1. The Salish family is one of the largest in America north of Mexico (only Uto-Aztecan, Nadene, and Algonquian have more languages). The Salish languages were aboriginally spoken in parts of what are now British Columbia, Washington, Oregon, and Montana. The three main subgroups of the family are Coast, Interior, and Tsamosan. For more on the grouping and history of the Salish family see Thompson (1979a).
The following abbreviations will be used for North Straits dialects: Sa Saanich, Sg Songish, So Sooke, Lm Lummi. Other Coast Salish languages will be abbreviated as follows: Kl Klallam, Sq Squamish, Hl Halkomelem, Cw Cowichan (a dialect of Hl), Ld Lushootseed, and Ti Tillamook.
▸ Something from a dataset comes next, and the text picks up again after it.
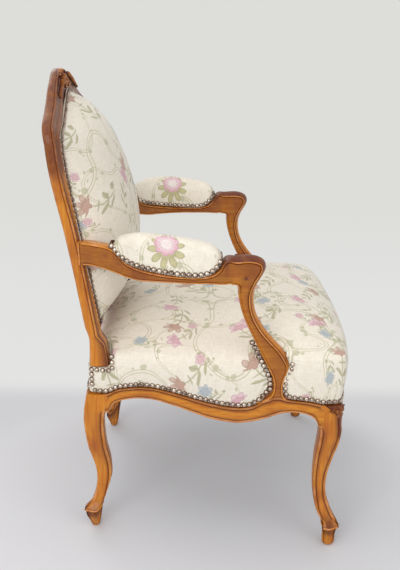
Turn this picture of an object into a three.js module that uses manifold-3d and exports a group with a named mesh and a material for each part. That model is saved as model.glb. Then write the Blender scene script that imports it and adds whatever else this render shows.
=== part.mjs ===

2. The preferred spelling of the Klallam people at Lower Elwha and Port Gamble reservations.

3. It has been suggested that Straits, including Klallam, is all one language. But, in fact, Klallam and Saanich are not mutually intelligible. Native speakers of Saanich were unable to understand clear tape recordings of Klallam discourse though they immediately recognized it as being "just like Saanich." It seems that they were reacting to a few familiar words and sounds such as /ŋə́nəʔ/ 'son, daughter' which contains /ŋ/, a sound that is common to all of Straits but lacking in all neighboring languages. The degree of mutual intelligibility among the North Straits dialects has not been determined.